Como era la primera entrevista, ningún juicio era prudente hacer sobre nada, no obstante me quedaba un sinsabor indefinible y casi no motivado aparentemente de lo que presenciaba.
(…)

Debo anotar aquí para memoria varios hechos, que tienen su importancia. El General adoptó en lugar del lema mueran los salvajes unitarios, este otro: mueran los enemigos de la Organización Nacional, que abandonó después, limitándose al viva la Confederación Argentina.

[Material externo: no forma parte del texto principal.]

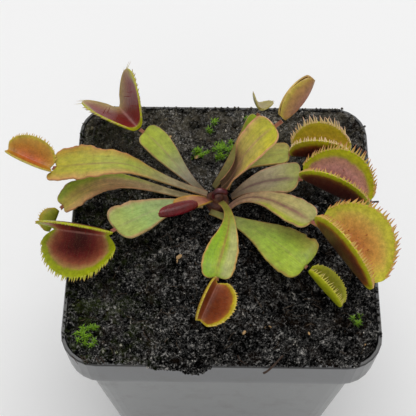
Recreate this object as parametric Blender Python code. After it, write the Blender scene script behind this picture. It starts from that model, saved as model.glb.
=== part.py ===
"""A potted Venus flytrap: a square nursery pot, its peat, a crown and a rosette of twelve leaves.

Run with blender --background --python part.py, or from Blender's text editor. Metres, +Z up.
X points right, Y points to the back. The origin is the middle of the pot's underside.

Each leaf is a flat winged stalk (leaf_NN) with a hinged trap of two lobes at its end (trap_NN).
"""

import math

import bmesh
import bpy
import numpy as np
from mathutils import Vector

MM = 0.001

# Pot, in millimetres
POT_HEIGHT = 95.0
RIM_SIDE = 90.0  # across the flats, outside, at the top
RIM_BAND = 12.9  # height of the stepped-out band under the rim
BAND_TAPER = 0.7  # how much the band draws in on each side, top to bottom
BAND_STEP = 3.2  # how far the wall lies inside the band
WALL_TAPER = 0.114  # how much the wall draws in on each side per millimetre down
WALL = 1.0
FLOOR = 1.4
RIM_CORNER = 10.3
BASE_CORNER = 7.0
FOOT_CHAMFER = 0.8
DRAIN_HOLE = 7.0  # diameter
DRAIN_CIRCLE = 21.0  # radius of the ring of holes
DRAIN_COUNT = 8

# Soil and crown, in millimetres above the rim's top
GAP = 0.3
SOIL_TOP = 0.2
SOIL_RELIEF = 0.7
SOIL_EDGE = -0.8
CROWN_AT = (-1.7, 8.4)
CROWN_HEIGHT = 5.0
CROWN_FOOT = 9.0  # radius of level soil round the crown
CROWN_PROFILE = [(3.4, 0.2 + GAP), (3.6, 1.4), (3.1, 2.5), (2.1, 3.1), (1.9, 4.3), (1.1, CROWN_HEIGHT)]
SOIL_RINGS = (0.93, 0.84, 0.74, 0.63, 0.52, 0.41, 0.30, 0.19, 0.08)  # shares of the soil's half width
MOSS_PROFILE = ((1.0, 0.0), (0.9, 0.6), (0.6, 1.1), (0.2, 1.3))  # share of the radius, height

# The bud: places along its middle line, from its root on the crown, and its radius at each
BUD_AT = (CROWN_AT[0] - 0.1, CROWN_AT[1] - 1.6, CROWN_HEIGHT + GAP + 0.6)
BUD_MIDDLE = [
    (-1.0, -0.4, 0), (-1.4, 0.0, 1.4), (-0.4, 0.6, 2.6),
    (1.4, 0.9, 2.9), (3.0, 0.7, 2.2), (3.7, 0.3, 1.2),
]
BUD_RADII = [0.6, 0.8, 1.1, 1.35, 1.15, 0.5]

# Leaves: sheet thickness in the middle and at the margin
BLADE_MIDRIB, BLADE_MARGIN = 1.0, 0.5
LOBE_MIDRIB, LOBE_MARGIN = 0.9, 0.5
BASE_WIDTH, NECK_WIDTH = 1.9, 1.7
BLADE_FOLD = 14.0  # degrees that each wing rises from the midrib
KEEL = 0.9  # radius of the rounding where two lobes meet
LOBE_START = 14.0  # degrees of the half oval left off at each end of a lobe
NECK_CLEAR = 0.9  # from the end of a stalk to its trap's hinge line

# Where stalks leave the crown: distance from its middle and height above the rim
WHORLS = {"lower": (4.7, 1.9), "upper": (3.0, 4.6)}

# One row per leaf: its whorl and its bearing round the crown in degrees; three more points that
# the stalk's midrib passes through, in millimetres from the rim's centre; its greatest width,
# where that comes (share of the length), how slowly it widens before, where the blade ends and
# the bare neck begins, and how far the blade's two shoulders reach past the neck's root.
STALKS = {
    "01": ("lower", 148, [(-13.5, 16.0, 8.0), (-18.5, 20.0, 12.0), (-25.5, 24.5, 16.0)],
           8.7, 0.78, 1.9, 0.94, 1),
    "02": ("upper", 175, [(-22.5, 11.0, 12.5), (-31.5, 11.0, 16.5), (-50.4, 11.6, 13.0)],
           12.0, 0.84, 2.6, 0.96, 3),
    "03": ("lower", 178, [(-22.0, 9.5, 7.0), (-35.0, 9.0, 9.5), (-48.0, 1.5, 6.0)],
           8.4, 0.84, 2.6, 0.97, 3),
    "04": ("lower", 206, [(-15.0, 4.0, 5.0), (-23.5, -2.0, 8.5), (-32.2, -9.4, 11.8)],
           12.6, 0.82, 1.7, 0.95, 1),
    "05": ("upper", 222, [(-6.5, 4.0, 8.0), (-10.5, 2.0, 9.5), (-14.5, 0.0, 10.0)],
           5.2, 0.75, 1.4, 0.97, 1),
    "06": ("upper", 295, [(1.8, -5.4, 10.5), (-0.2, -17.3, 14.0), (-1.5, -26.0, 13.0)],
           9.7, 0.82, 2.3, 0.97, 2),
    "07": ("lower", 246, [(10.5, -4.6, 4.6), (18.5, -12.5, 7.5), (24.5, -18.5, 8.0)],
           15.0, 0.86, 2.0, 0.98, 2),
    "08": ("lower", 322, [(10.5, 4.0, 9.8), (19.5, -2.2, 13.3), (27.5, -9.0, 15.6)],
           9.0, 0.78, 1.9, 0.92, 1),
    "09": ("lower", 14, [(7.0, 10.4, 5.2), (13.5, 10.9, 8.2), (24.1, 9.2, 12.2)],
           11.0, 0.80, 1.4, 0.94, 1),
    "10": ("lower", 54, [(5.0, 18.0, 5.0), (12.0, 20.3, 7.2), (21.1, 20.2, 9.4)],
           7.9, 0.84, 1.7, 0.97, 1),
    "11": ("upper", 58, [(4.0, 10.8, 13.9), (7.5, 11.3, 23.7), (17.0, 15.2, 33.2)],
           11.4, 0.76, 1.05, 0.92, 1),
    "12": ("lower", 100, [(1.6, 16.8, 7.4), (6.8, 22.6, 13.8), (10.6, 28.2, 20.0)],
           5.2, 0.82, 1.7, 0.96, 1),
}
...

Tiró un decreto permitiendo el uso de los colores celeste y verde, proscriptos por Rosas.

En los arcos triunfales que aún decoraban las calles y plazas de Gualeguaychú, a mi llegada, había banderas nacionales celeste y blanco, muchas, muchísimas. En cuanto a mí había esta otra particularidad. Nunca aludió a las cartas que desde 1850 le había escrito, de manera que sólo en el Diamante supe por Galán que las había recibido. Nunca me habló de Argirópolis, de que recibió un cajón, ni de la Crónica, ni de escrito ninguno mío. Su carta contestación que he publicado, y que no recibí sino después, me aconseja como suya, como nueva para mí, la misma política de fusión que Argirópolis y Sud América; pero sin decirme: va V. bien por ese camino, sino: yo le indico esa política. Entre gentes del mundo, es un cumplido ordinario atribuir a otro más de lo que ha pensado o alcanzado. Pero este sistema de no darse por entendido de nada de lo que es público y notorio, proviene de ese prurito de anonadar todo, aun aquello mismo que concurre a su propio bien. Yo noté luego una cosa y los hechos posteriores me la confirmaron, y es que mi reputación de hombre entendido en las cosas argentinas me condenaba a no poder estar cerca del General; y luego de mi llegada a Gualeguaychú noté que había cierto malestar, cierta ostentación de que no se creyese que recibía inspiraciones mías. Esto debía crecer a medida que fuese más sensible en el Entre Ríos mismo la esperanza que tenían los hombres sinceros de que mi presencia pudiese contribuir a dirigir por buen camino aquella política personal, pero susceptible de hacerla conciliarse con el interés público. Mas, para explicación y complemento de estas indicaciones debo añadir un testimonio intachable. D. Pepe, hijo del General, acompañado del comandante Ricardo López, preguntándole en la Comandancia militar de Concepción del Uruguay cómo me había recibido el General, contestó su hijo en presencia del juez de policía Sagastini, Vázquez, oriental, y otros: “bien, muy bien. Dice mi padre que es de los mejores que han venido.” Esto importa mucho para la explicación de sucesos posteriores.

Desde muy luego comprendí, pues, que mi papel natural de consejero, de colaborador en la grandiosa tarea de constituir una nación de aquello países tan favorecidos, pero tan mal poblados y tan mal gobernados, estaba concluido, y debía yo volverme a Montevideo, lo que habría dado un escándalo, requerido explicaciones, etc., o exponerme a esta lucha diaria conmigo mismo, por un lado, y por otro con aquellas pretensiones que rechazaba. En la tercera entrevista con el General le ofrecí mis servicios, no teniendo plan fijo ninguno, y deseando evitar que, por indicar yo mi disposición, el General no me ocupase en lo que juzgase útil. Entonces me indicó encargarme del boletín del Ejército, llevar prensa, etc., lo que acepté gustoso, tomando a poco el servicio militar, por ponerme a cubierto de la cinta, y por no hacer la triste figura de los paisanos en los ejércitos. Recomendé eficazmente a Paunero, Mitre y Aquino, mis compañeros, y pedí licencia para ir a Montevideo a prepararme, y marché a poco, desencantado en cuanto a mí; esperando todavía en los sucesos y en las circunstancias.